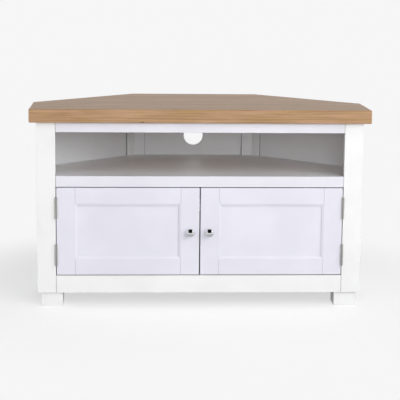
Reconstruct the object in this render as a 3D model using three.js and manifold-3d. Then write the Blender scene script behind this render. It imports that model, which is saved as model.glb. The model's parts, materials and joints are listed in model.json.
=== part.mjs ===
// Corner television cabinet: oak top, painted face frame, open media bay and two inset panelled doors.
// Units are millimetres. +Z is up, the front faces -Y, and the origin is the bottom centre of the whole box.
import * as THREE from 'three';
import { mergeVertices } from 'three/addons/utils/BufferGeometryUtils.js';
import Module from 'manifold-3d';

const wasm = await Module();
wasm.setup();

// Oak top: a rectangle with its two rear corners cut off at 45 degrees
const TOP_WIDTH = 1000;
const TOP_RETURN_DEPTH = 210;
const TOP_BACK_WIDTH = 400;
const TOP_THICKNESS = 40;
const TOP_ARRIS = 1.5;

// Heights of the front, from the floor up
const FOOT_HEIGHT = 42;
const BOTTOM_RAIL_HEIGHT = 52;
const DOOR_OPENING_HEIGHT = 266;
const SHELF_RAIL_HEIGHT = 32;
const BAY_HEIGHT = 129;
const TOP_RAIL_HEIGHT = 29;

// Face frame
const FRAME_OVERHANG = 16;
const SIDE_OVERHANG = 20;
const FRAME_THICKNESS = 22;
const STILE_WIDTH = 55;

// Panels of the case
const REAR_OVERHANG = 3;
const RETURN_THICKNESS = 18;
const PANEL_THICKNESS = 9;
const BOARD_THICKNESS = 18;
const PARTITION_THICKNESS = 18;
const CABLE_HOLE_DIAMETER = 62;
const CABLE_HOLE_BELOW_TOP = 135;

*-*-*

What this task involves: Reproduce, please, the lines of the material from its first line down to the line containing "const TOP_ARRIS = 1.5;", keeping both ends and nothing beyond them.

Finished answer:
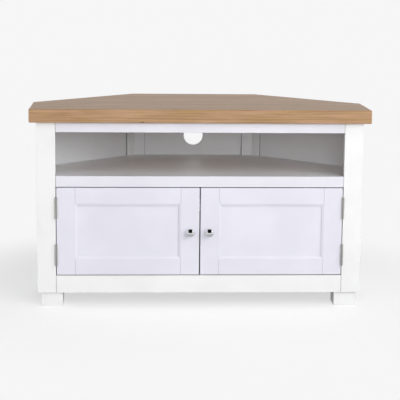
Reconstruct the object in this render as a 3D model using three.js and manifold-3d. Then write the Blender scene script behind this render. It imports that model, which is saved as model.glb. The model's parts, materials and joints are listed in model.json.
=== part.mjs ===
// Corner television cabinet: oak top, painted face frame, open media bay and two inset panelled doors.
// Units are millimetres. +Z is up, the front faces -Y, and the origin is the bottom centre of the whole box.
import * as THREE from 'three';
import { mergeVertices } from 'three/addons/utils/BufferGeometryUtils.js';
import Module from 'manifold-3d';

const wasm = await Module();
wasm.setup();

// Oak top: a rectangle with its two rear corners cut off at 45 degrees
const TOP_WIDTH = 1000;
const TOP_RETURN_DEPTH = 210;
const TOP_BACK_WIDTH = 400;
const TOP_THICKNESS = 40;
const TOP_ARRIS = 1.5;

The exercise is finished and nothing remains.